Second (and sorry, I am contrarian today) I am unable to see love of money as playing the role in the envisioned grand finale/dystopia sketched in Revelation (that 'wild performance'). Perhaps this is why: the twentieth century was chuck-full of utopian slaughters that spent night and day denouncing the love of money--and often money itself. In these 'revolutions' those most most associated with money were the first to 'disappear'(e.g. 'Capitalists'--remember, much of the early public denunciations of the Jews in Germany were for their associations with 'unsavory' finance). Instead, the talk was inevitably AGAINST 'profit' and OF MORALITY--of service to others--usually in the form of some abstraction, like the Fatherland, the State, or (in the worst cases) 'The People'. My prediction, then, would run contrary to yours: I suspect that these money-denouncing fiascos were the undercard to future atrocities coming soon to a country/continent near you--carried out in the name of Humanity or some such altruistic notion. The reason for this seems straightforward: Real zealoutry has to harness (not simply oppose) moral energies; and appeal to money and the love of it can never do this. Thus, contra Revelation, I don't think an appeal to 'Mammon' has the ability to produce the kind of boneyards that appeals to altruism have, and will have. Dostoyevsky's Inquisitor understood that Bread was only ONE of the great temptations--and by no means the one with the most powerful pull on the human soul.

Casey said...

Maybe "ethical" is slightly off the mark... what would you say about a very civil, but committed Protestant like (I'm thinking of Roger Williams) doing his best to persuade Native Americans to change their religion? I'm thinking of money as that kind of persuasion... and now that I line it up more carefully, I see that it's not necessarily unethical (even if it is "imperialist").

And I didn't mean to imply that the end of the world would come in the form of a dystopia... in fact, I'm picturing shining aqueducts and clean power from sea to shining sea. I believe money can provide that. Indeed, as I've hinted before, I'm sympathetic to even the most radical libertarian arguments (Mises et. al.) because on one level, I believe they're right: money and markets can bring wealth to places where wealth didn't exist before. A material "net-gain" for humanity is possible.

Nevertheless, there are some things that seem stunted by the spread of financial gain. Namely, liminal states of consciousness, experimental thinking, and (dare I say) love.

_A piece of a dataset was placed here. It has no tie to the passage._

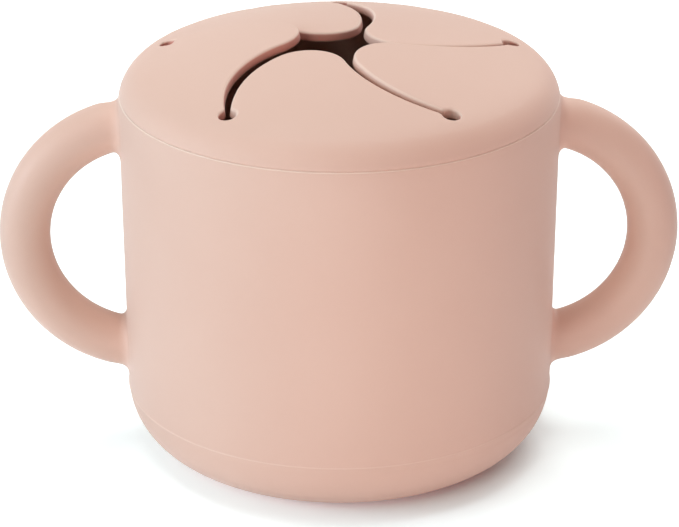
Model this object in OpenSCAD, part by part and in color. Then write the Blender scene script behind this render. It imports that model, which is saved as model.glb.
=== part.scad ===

Since I heard Carl Sagan's rendition on Cosmos I've been fascinated by the story of Hypatia's murder by a band of angry Christians who were led by St. Cyril. Legend has it that St. Cyril and his gang were also responsible for burning down the Great Library of Alexandria. No matter how much I study it, one thing seems clear: these people were trying to end the empire...

Who would do that? Why? These questions suggest an inevitable history for me... the rebellious instinct cannot be suppressed even in Eden.

When money has covered the globe, it will be time for another crucifixion of sorts, and the victim will be that last hold-out: the one who refuses to worship everyone else's god.